The Oakland Institute Reporter



Prevent Food Riots by Changing Policies

By Anuradha Mittal*


Tune into the NPR show, Day To Day on April 21, 2008 to hear us on the World Food Crisis.

This op-ed was distributed by the Progressive Media Project and McClatchy Tribune Information Services on Thursday, April 17, 2008, and it was published by the Cleveland Plain Dealer, Houston Chronicle, Sacramento Bee, Fresno Bee, Senegal Post and other papers.


Food riots are erupting all over the world. To prevent them and to help people afford the most basic of goods, we need to understand the causes of skyrocketing food prices and correct the policies that have fueled them.

World food prices rose by 39 percent in the last year. Rice alone rose to a 19-year high in March - an increase of 50 per cent in two weeks alone - while the real price of wheat has hit a 28-year high.

As a result, food riots erupted in Egypt, Guinea, Haiti, Indonesia, Mauritania, Mexico, Senegal, Uzbekistan and Yemen. For the 3 billion people in the world who subsist on $2 a day or less, the leap in food prices is a killer. They spend a majority of their income on food, and when the price goes up, they can't afford to feed themselves or their families.
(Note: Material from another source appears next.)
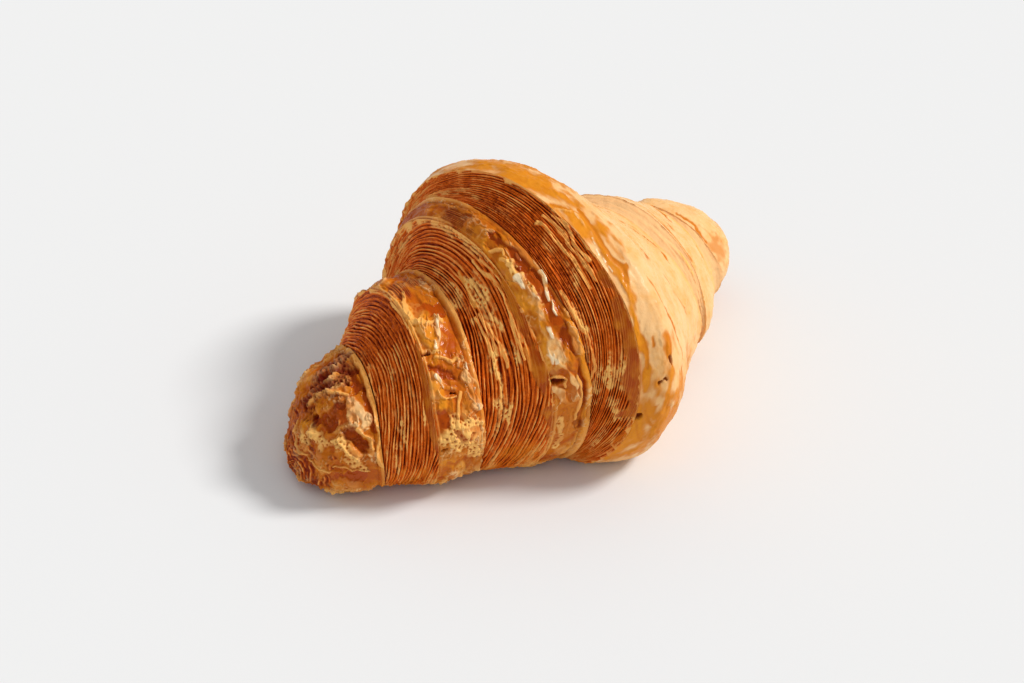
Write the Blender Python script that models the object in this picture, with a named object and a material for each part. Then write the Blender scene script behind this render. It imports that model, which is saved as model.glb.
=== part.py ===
"""A cornetto: one roll of laminated butter dough, coiled on itself and baked.

The roll lies along X with its underside flat on z = 0, and +Z is up. Lengths are in metres. It is one closed
solid. Each coil of dough ends in a cut face whose leaves have baked apart, so the body is a row of rings of
growing and then shrinking size: smooth skins, and between them the stepped faces where the leaves show.
"""

from collections import namedtuple

import bmesh
import bpy
import numpy as np

MM = 0.001

# The roll: its two noses, the bend of its middle line, and how it sits
NOSE_LEFT = -80.0 * MM
NOSE_RIGHT = 75.5 * MM
BEND = 3.96  # curvature of the middle line, 1/m
HEIGHT_TO_WIDTH = 0.81  # each section is a little lower than it is wide
AXIS_HEIGHT = 0.528  # height of a section's centre, as a share of its radius
LIFT_LEFT = 1.4 * MM  # how far the left nose is raised above that rule
LIFT_RIGHT = 15.2 * MM  # the right nose curls up clear of the surface
BASE_ROUNDING = 6.2 * MM  # the underside runs into the flat base over this height

# The rings: where each one crosses the middle line, its radius, how far its far side and its top lean to the
# right, and how far the section is pushed away, pushed up and made oval, as shares of the radius
Ring = namedtuple("Ring", "x radius lean_far lean_top push_far push_up oval")
RINGS = {
    "left nose": Ring(-66.7 * MM, 20.3 * MM, 1.5 * MM, 0.2 * MM, -0.03, -0.02, 0.00),
    "left tip": Ring(-58.5 * MM, 22.6 * MM, 3.2 * MM, 0.3 * MM, -0.03, -0.02, -0.01),
    "fourth coil": Ring(-47.3 * MM, 31.8 * MM, 2.9 * MM, 0.5 * MM, 0.02, 0.03, -0.03),
    "fourth face": Ring(-33.9 * MM, 32.4 * MM, 4.9 * MM, 0.9 * MM, 0.02, 0.03, -0.01),
    "third coil": Ring(-25.2 * MM, 42.0 * MM, -0.6 * MM, 2.1 * MM, 0.02, 0.03, -0.03),
    "third face": Ring(-17.1 * MM, 44.6 * MM, -1.0 * MM, 1.0 * MM, 0.00, 0.06, -0.02),
    "outer edge": Ring(-12.3 * MM, 50.5 * MM, -3.4 * MM, 5.9 * MM, -0.05, 0.06, 0.01),
    "crest": Ring(-3.4 * MM, 53.4 * MM, -0.9 * MM, 5.4 * MM, -0.04, -0.02, 0.04),
    "shoulder": Ring(15.4 * MM, 42.8 * MM, -0.9 * MM, -0.9 * MM, 0.01, 0.00, 0.01),
    "right ridge": Ring(32.9 * MM, 32.5 * MM, -1.6 * MM, -4.4 * MM, 0.09, 0.02, 0.02),
    "right step": Ring(36.2 * MM, 30.8 * MM, 0.1 * MM, 0.0 * MM, 0.01, 0.01, 0.00),
    "right edge": Ring(50.7 * MM, 22.0 * MM, 1.5 * MM, -0.5 * MM, 0.00, -0.01, 0.00),
    "right tip": Ring(53.9 * MM, 20.4 * MM, -1.1 * MM, -1.0 * MM, 0.00, -0.02, 0.00),
}

# The bands between the rings: the two rings, the rows of faces, how far the dough swells between them, and
# the depth of the leaves that show on it
Band = namedtuple("Band", "start end rows swell leaf_depth")
BANDS = (
    Band("left nose", "left tip", 4, 0.5 * MM, 0.0),
    Band("left tip", "fourth coil", 10, -0.5 * MM, 1.0 * MM),
    Band("fourth coil", "fourth face", 6, 1.3 * MM, 0.0),
    Band("fourth face", "third coil", 10, -0.6 * MM, 1.1 * MM),
    Band("third coil", "third face", 5, 1.0 * MM, 0.0),
    Band("third face", "outer edge", 12, -0.4 * MM, 0.8 * MM),
    Band("outer edge", "crest", 5, 0.9 * MM, 0.0),
    Band("crest", "shoulder", 7, 1.5 * MM, 0.0),
    Band("shoulder", "right ridge", 5, 0.0, 0.0),
    Band("right ridge", "right step", 2, 0.0, 0.5 * MM),
    Band("right step", "right edge", 5, 0.5 * MM, 0.0),
    Band("right edge", "right tip", 2, -0.5 * MM, 0.0),
)
NOSE_ROWS = 8
# A nose's size at this share of its reach is (1 - reach ** sharpness) ** fullness: an ellipse has 2 and 0.5, and
# these are a little more pointed
NOSE_SHARPNESS = 1.3
NOSE_FULLNESS = 0.55
SEGMENTS = 64  # faces round the roll

# Uneven dough: low swellings on the skins, and the waver of the edges
SWELLING = 0.55 * MM
SWELLING_FADE = 20 * MM  # rings smaller than this swell less, down to none at the noses
WAVER = 0.5 * MM
WAVER_PITCH = 90 * MM  # the waver drifts once round the roll over about this length
SWELLING_PITCH = 25 * MM

CRUST_COLOUR = (0.55, 0.23, 0.05, 1.0)
CRUST_ROUGHNESS = 0.42


def clear_scene():
    """Removes every object of the startup scene."""
    for item in list(bpy.data.objects):
        bpy.data.objects.remove(item, do_unlink=True)


def shrunk(ring, x, size):
    """A ring moved to x and made smaller, with its leans."""
    return ring._replace(x=x, radius=ring.radius * size, lean_far=ring.lean_far * size,
                         lean_top=ring.lean_top * size)


def nose_rows(ring, nose_x):
    """The rings of a rounded nose, from its point, which has no size, up to just before the ring it grows from."""
    rows = []
    for row in range(NOSE_ROWS):
        size = np.sin(np.pi / 2 * row / NOSE_ROWS)
        reach = (1 - size ** (1 / NOSE_FULLNESS)) ** (1 / NOSE_SHARPNESS)
        rows.append(shrunk(ring, ring.x + (nose_x - ring.x) * reach, size))
    return rows


def band_rows(band):
    """The rings of one band, from its first ring up to its second, which is the next band's first."""
    start = RINGS[band.start]
    end = RINGS[band.end]
    rows = []
    for row in range(band.rows):
        share = row / band.rows
        between = Ring(*(a + (b - a) * share for a, b in zip(start, end)))
        swell = 4 * share * (1 - share) * band.swell
        leaf = band.leaf_depth / 2 if row % 2 else -band.leaf_depth / 2
        rows.append(between._replace(radius=between.radius + swell + leaf))
    return rows


def all_rows():
    """Every ring of vertices, from the left nose's point to the right one's."""
    rows = nose_rows(RINGS[BANDS[0].start], NOSE_LEFT)
    for band in BANDS:
        rows += band_rows(band)
    last = RINGS[BANDS[-1].end]
    return rows + [last] + nose_rows(last, NOSE_RIGHT)[::-1]


def settle(height):
    """Heights with the underside made flat: 0 well below the base, and a parabola up to the free surface."""
    near = (height + BASE_ROUNDING) ** 2 / (4 * BASE_ROUNDING)
    return np.where(height <= -BASE_ROUNDING, 0.0, np.where(height >= BASE_ROUNDING, height, near))


def point_on_roll(ring, turn):
    """A point of a ring at this angle about the roll: 0 is its far side, and a quarter turn its top."""
    far = np.cos(turn)
    top = np.sin(turn)
    whole = min(1.0, ring.radius / SWELLING_FADE)
    waver = WAVER * whole * np.sin(3 * turn + 2 * np.pi * ring.x / WAVER_PITCH)
    along = ring.x + ring.lean_far * far + ring.lean_top * top + waver
    drift = 2 * np.pi * ring.x / SWELLING_PITCH
    uneven = SWELLING * whole * np.sin(5 * turn + drift) * np.sin(2 * turn - drift / 2)
    shape = 1 + ring.push_far * far + ring.push_up * top + ring.oval * np.cos(2 * turn)
    radius = ring.radius * shape + uneven
    lift = LIFT_LEFT * np.clip(along / NOSE_LEFT, 0, None) ** 2
    lift += LIFT_RIGHT * np.clip(along / NOSE_RIGHT, 0, None) ** 2
    height = settle(AXIS_HEIGHT * ring.radius + lift + HEIGHT_TO_WIDTH * radius * top)
    across = BEND / 2 * along**2 + radius * far
    return along - BEND * along * radius * far, across, height


def shape_dough(sphere, rows):
    """Carries each vertex of a unit sphere out to the roll: its latitude gives the ring, its longitude the turn."""
    for vertex in sphere.verts:
        latitude = np.arccos(np.clip(-vertex.co.z, -1, 1)) / np.pi
        ring = rows[round(latitude * (len(rows) - 1))]
        vertex.co = point_on_roll(ring, np.arctan2(vertex.co.y, vertex.co.x))


def centre_on_origin(mesh):
    """Moves the mesh so that the middle of its box is over the origin, with its base at z = 0."""
    points = np.empty(len(mesh.vertices) * 3, np.float32)
    mesh.vertices.foreach_get("co", points)
    points = points.reshape(-1, 3)
    low = points.min(axis=0)
    high = points.max(axis=0)
    points -= np.array([(low[0] + high[0]) / 2, (low[1] + high[1]) / 2, low[2]], np.float32)
    mesh.vertices.foreach_set("co", points.ravel())
    mesh.update()


def make_dough(collection):
    """The cornetto's solid, from a sphere whose two poles become the noses."""
    rows = all_rows()
    sphere = bmesh.new()
    bmesh.ops.create_uvsphere(sphere, u_segments=SEGMENTS, v_segments=len(rows) - 1, radius=1.0)
    shape_dough(sphere, rows)
    bmesh.ops.triangulate(sphere, faces=sphere.faces[:])
    bmesh.ops.recalc_face_normals(sphere, faces=sphere.faces[:])
    mesh = bpy.data.meshes.new("cornetto")
    sphere.to_mesh(mesh)
    sphere.free()
    centre_on_origin(mesh)
    mesh.shade_smooth()
    dough = bpy.data.objects.new("cornetto", mesh)
    collection.objects.link(dough)
    return dough


def crust_material():
    """Golden-brown baked crust with a light shine."""
    material = bpy.data.materials.new("baked crust")
    material.use_nodes = True
    shader = material.node_tree.nodes["Principled BSDF"]
    shader.inputs["Base Color"].default_value = CRUST_COLOUR
    shader.inputs["Roughness"].default_value = CRUST_ROUGHNESS
    shader.inputs["Metallic"].default_value = 0.0
    return material


def main():
    clear_scene()
    collection = bpy.data.collections.new("cornetto")
    bpy.context.scene.collection.children.link(collection)
    dough = make_dough(collection)
    dough.data.materials.append(crust_material())


main()
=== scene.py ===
"""A cornetto of laminated dough: its coils, their cut faces with the baked leaves, and the washed skins.

Every piece is a band of the same roll. A band lies between two rings round the roll, and a point on it is
given by its share of the way between them and by its turn about the roll: 0 is the far side, a quarter turn
the top.
"""

import math
from collections import namedtuple

import bpy
import numpy as np
from mathutils import Matrix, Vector
from bpy.props import FloatProperty, FloatVectorProperty, PointerProperty


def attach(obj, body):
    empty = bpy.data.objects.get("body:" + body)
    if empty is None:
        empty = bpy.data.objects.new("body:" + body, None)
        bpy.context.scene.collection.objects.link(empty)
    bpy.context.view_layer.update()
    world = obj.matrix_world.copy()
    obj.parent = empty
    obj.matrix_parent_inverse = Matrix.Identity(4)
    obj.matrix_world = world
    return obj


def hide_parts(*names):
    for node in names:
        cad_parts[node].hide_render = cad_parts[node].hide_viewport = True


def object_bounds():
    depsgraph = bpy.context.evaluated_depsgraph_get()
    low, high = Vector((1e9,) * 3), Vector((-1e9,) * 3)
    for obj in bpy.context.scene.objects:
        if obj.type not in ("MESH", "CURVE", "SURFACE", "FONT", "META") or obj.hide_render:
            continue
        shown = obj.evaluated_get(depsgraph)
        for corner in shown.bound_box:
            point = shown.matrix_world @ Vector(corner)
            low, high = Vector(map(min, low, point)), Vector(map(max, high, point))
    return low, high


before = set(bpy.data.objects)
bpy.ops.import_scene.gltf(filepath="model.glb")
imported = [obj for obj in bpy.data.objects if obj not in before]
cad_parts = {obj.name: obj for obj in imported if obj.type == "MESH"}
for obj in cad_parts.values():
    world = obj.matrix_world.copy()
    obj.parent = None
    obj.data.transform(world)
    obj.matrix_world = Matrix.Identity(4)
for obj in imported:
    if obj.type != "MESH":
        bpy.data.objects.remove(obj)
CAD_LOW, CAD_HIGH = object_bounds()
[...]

Analysts have pointed to some obvious causes, such as increased demand from China and India, whose economies are booming. Rising fuel and fertilizer costs, increased use of bio-fuels and climate change have all played a part.

But less obvious causes have also had a profound effect on food prices.
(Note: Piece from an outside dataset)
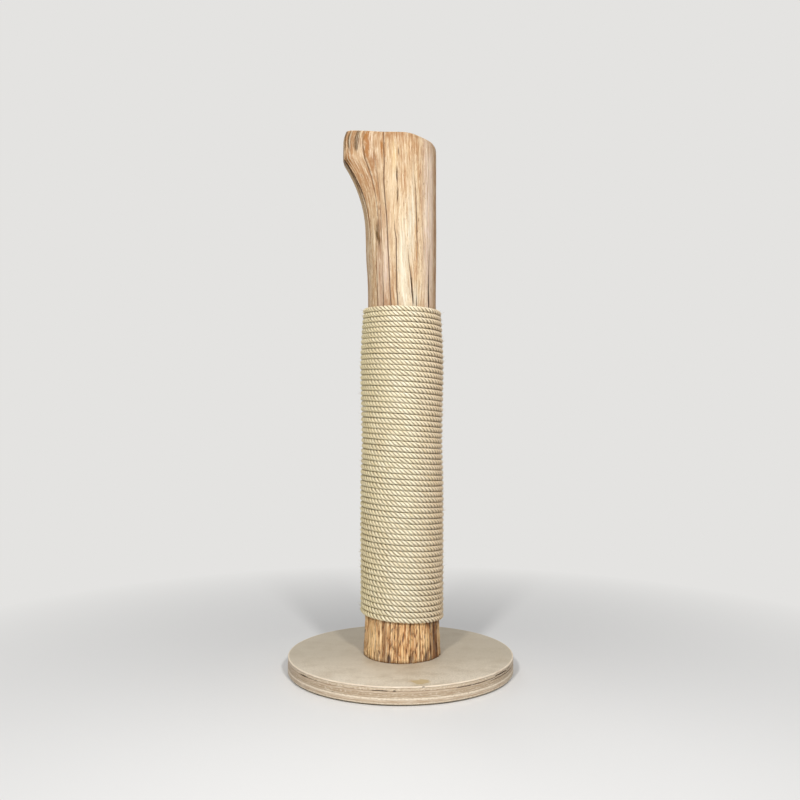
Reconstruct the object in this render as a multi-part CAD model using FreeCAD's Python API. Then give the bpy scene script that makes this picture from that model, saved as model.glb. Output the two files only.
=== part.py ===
import FreeCAD, Part
import math
import os

from FreeCAD import Vector

# A cat scratching post: a peeled log screwed to a round plywood plate and wound with sisal rope.
# Millimetres, +Z up. The origin is on the floor under the middle of the plate. The front faces -Y,
# and the stub of the log's sawn-off branch points to -X.

# Plate
plate_diameter = 400.0
plate_thickness = 28.0
plate_arris = 1.5               # rounding of its upper and lower rims

# Felt pads under the plate
pad_diameter = 30.0
pad_height = 3.0
pad_inset = 20.0                # bare plate between a pad and the rim
pad_count = 6

# Log
trunk_length = 916.5
trunk_right = 2.5               # how far right of the plate's middle it stands
trunk_forward = 10.0            # and how far in front of it
trunk_girth = (                 # height above the plate, radius of the peeled wood
    (0.0, 67.0), (55.0, 64.9), (300.0, 65.2), (375.0, 63.4), (440.0, 64.5),
    (520.0, 65.7), (572.0, 63.5), (615.0, 61.2), (720.0, 62.4), (800.0, 62.2),
)
top_tilt = 2.0                  # degrees that the sawn top rises to the left
top_round = 8.0                 # rounding of the top's rim

# Stub of the branch, at the log's top left
stub_reach = 41.7               # how far its sawn face stands out from the log's side
stub_face = 45.0                # height of the sawn face
stub_flare = 165.0              # height in which the log swells out to that face
stub_swell = 2.5                # power of the swelling: 1 is a straight slope
stub_front_angle = 266.0        # outward directions of the stub's front and back, in plan
stub_back_angle = 125.0
stub_corner = 14.0              # power that rounds the corners of the stub in plan

# Rope
rope_diameter = 8.7             # pressed together by the neighbouring turns
rope_turn_gap = 0.62            # clearance between turns
rope_seat = 0.3                 # clearance between the rope and the log
rope_foot = 64.5                # bare wood under the winding, in front
rope_head = 300.5               # bare wood above the winding
rope_slant = 3.2                # how far a turn lies above level at the left, and below it at the right
rope_slant_turns = 16           # the turns at the top over which the slant comes in
rope_end_angle = 100.0          # both ends are at the back, degrees from +X
rope_lengths = ("sisal_rope_lower", "sisal_rope_middle", "sisal_rope_upper")

# Screws from under the plate into the log
screw_diameter = 8.0
screw_length = 100.0
screw_head_diameter = 15.0
screw_head_height = 4.5
screw_point = 9.0
screw_socket = 4.6              # across the drive socket
screw_socket_depth = 3.2
screw_circle = 76.0
screw_count = 4
screw_clearance = 0.2           # all round the shank and under the head
screw_sink = 0.5                # how deep the head lies below the plate's underside

# Staples over the rope's ends
staple_wire = 1.3
staple_crown = 7.0              # over both legs
staple_leg = 22.0
staple_bite = 0.6               # how deep the crown lies in the rope
staple_clearance = 0.15
staple_first = 5.0              # from the rope's end to the middle of the first crown
staple_second = 38.0            # and to the middle of the second

plate_underside = pad_height
plate_top = plate_underside + plate_thickness
trunk_axis = Vector(trunk_right, -trunk_forward, 0)
up = Vector(0, 0, 1)


def cylinder(radius, height, base, direction=up):
    return Part.makeCylinder(radius, height, base, direction)


def turned(shape, angle):
    copy = shape.copy()
    copy.rotate(Vector(0, 0, 0), up, angle)
    return copy


def union(shapes):
    return shapes[0].fuse(shapes[1:]) if len(shapes) > 1 else shapes[0]


def peeled_radius(height):
    """Radius of the log at a height above the plate, on a smooth curve through its girths."""
    heights = [station[0] for station in trunk_girth]
    radii = [station[1] for station in trunk_girth]
    if height <= heights[0]:
        return radii[0]
    if height >= heights[-1]:
        return radii[-1]
    slopes = [0.0]
    for before, here, after in zip(trunk_girth, trunk_girth[1:], trunk_girth[2:]):
        slopes.append((after[1] - before[1]) / (after[0] - before[0]))
    slopes.append(0.0)
    lower = max(i for i in range(len(heights) - 1) if heights[i] <= height)
    span = heights[lower + 1] - heights[lower]
    share = (height - heights[lower]) / span
    ease = share * share * (3 - 2 * share)
    bend = share * (1 - share)
    rise = bend * (1 - share) * slopes[lower] - bend * share * slopes[lower + 1]
    return radii[lower] + (radii[lower + 1] - radii[lower]) * ease + rise * span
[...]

Over the last few decades, the United States, the World Bank and the International Monetary Fund have used their leverage to impose devastating policies on developing countries. By requiring countries to open up their agriculture market to giant multinational companies, by insisting that countries dismantle their marketing boards and by persuading them to specialize in exportable cash crops such as coffee, cocoa, cotton and even flowers, they have driven the poorest countries into a downward spiral.

In the last thirty years, developing countries that used to be self-sufficient in food have turned into large food importers. Dismantling of marketing boards that kept commodities in a rolling stock to be released in event of a bad harvest, thus protecting both producers and consumers against sharp rises or drops in prices, has further worsened the situation.

Here's what we must do to prevent an epidemic of starvation from breaking out.

First, it is essential to have safety nets and public distribution systems put in place. Donor countries should provide more aid immediately to support government efforts in poor countries and respond to appeals from U.N. agencies, which are desperately seeking $500 million by May 1.

Second, we should help affected countries develop their agricultural sectors to feed more of their own people and decrease their dependence on food imports. We should promote production and consumption of local crops raised by small, sustainable farms instead of growing cash crops for western markets. And we should support a country's effort to manage stocks and pricing so as to limit the volatility of food prices.

To embrace these crucial policies, however, we need to stop worshipping the golden calf of the so-called free market and embrace, instead, the principle of food sovereignty. Every country and every people have a right to food that is affordable. When the market deprives them of this, it is the market that has to give.

* Anuradha Mittal is the Executive Director of the Oakland Institute, a policy think tank whose mission is to increase public participation and promote fair debate on critical social, economic, environmental and foreign policy issues. www.oaklandinstitute.org.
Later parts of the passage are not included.